The human capacity to project ourselves into some place we’re not and will never be is the philosopher’s stone that transmutes words on a page into a bodily experience. A good mystery, which isn’t to necessarily say a literary mystery, does just that. In Foley’s The Hunting Party, you can feel yourself walking through the heavy snow, one foot after the other, sunk deep as you search for the killer. Ditto Ware’s One by One. Every good locked-room mystery makes you feel like you may be sitting beside the culprit, just as every good Victorian detective story, from the original to the contemporary pastiche, has you passing alongside gaslit lamps in the fog. In Chandler’s The Lady in the Lake, underrated and underappreciated, you know what’s coming – it’s in the title – but the environment meets you in all its bucolic promise as you walk around before it’s corrupted, as you always knew it would be, by death.

As you enter the world, you take on the mission of the detective, private eye or unlucky individual who just happens to find themselves in the midst of something sinister. What else are you to do but try to solve the thing for yourself? We are a species that likes to think ourselves clever and we love to be proven right. Sitting in a group watching a mystery, television program or film, we bite our tongues – we know where this is going. We’ve solved the thing! Does the person sitting beside me know it? Can I get away with saying, “He did it! Here’s how!” or do we have to wait for the reveal so as not to spoil it for everyone else who might not be quite as quick on the draw as we are? Will they believe us later when we say, “Ha! I knew it all along”? More of that tension, right there. So too with a crime novel, though typically we’re reading it alone and must resign ourselves to self-satisfaction.

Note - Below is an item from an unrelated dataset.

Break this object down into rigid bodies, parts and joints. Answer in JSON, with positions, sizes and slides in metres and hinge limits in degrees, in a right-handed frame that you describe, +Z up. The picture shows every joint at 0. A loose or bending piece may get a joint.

Tension and resolution are the foundation of the crime novel, though not all resolution is satisfying. The darker tales are unsatisfying in their refusal to shatter a world only to piece it back together in the end and return to it a kind of beauty that compensates for the destruction. That isn’t to say they aren’t enjoyable, but rather that the resolution of tension is incomplete because it’s inconsistent with our belief that in the end justice of one sort or another ought to prevail. Sometimes, all you get is nothing. Sometimes, you end up worse off than before and there’s no silver lining, no didactic salvation, no comeuppance guaranteed by a just and moral god who makes a list of who deserves punishment and checks it twice. It’s just bad stuff and that’s all, folks. Such is life sometimes. The resolution is an end but not a catharsis.

Genre writing often gets a bad rap. Ignored or maligned by critics, dismissed ahead of time from the coveted category of literature, it’s set apart and kept in its place by thick, tall walls. Few break down those barriers. Chandler did, but it took time. Umberto Eco did, but backwards – literary first, crime second. Du Maurier probably counts – she certainly should. Most recently, Carlos Ruiz Zafon managed it with The Shadow of the Wind, which is one of the best books ever written. Regardless, the genre is thriving, even if much of it is driven by the pressures of churning out quick, forgettable reads to satisfy the marketing departments of the day and shareholders who expect dividends. But there’s nothing new about that.

If crime writing didn’t exist, we’d have to invent it. It satisfies multiple longings, from the mundane need to pass the time to the deeper necessity of self-exploration, including ventures into the darker corners of humanity. Through building and releasing tension, it provides us a chance to get in a form of mental cardiovascular exercise and some escapism, too. In the coming years, the need for each isn’t going to diminish and, indeed, is sure to grow.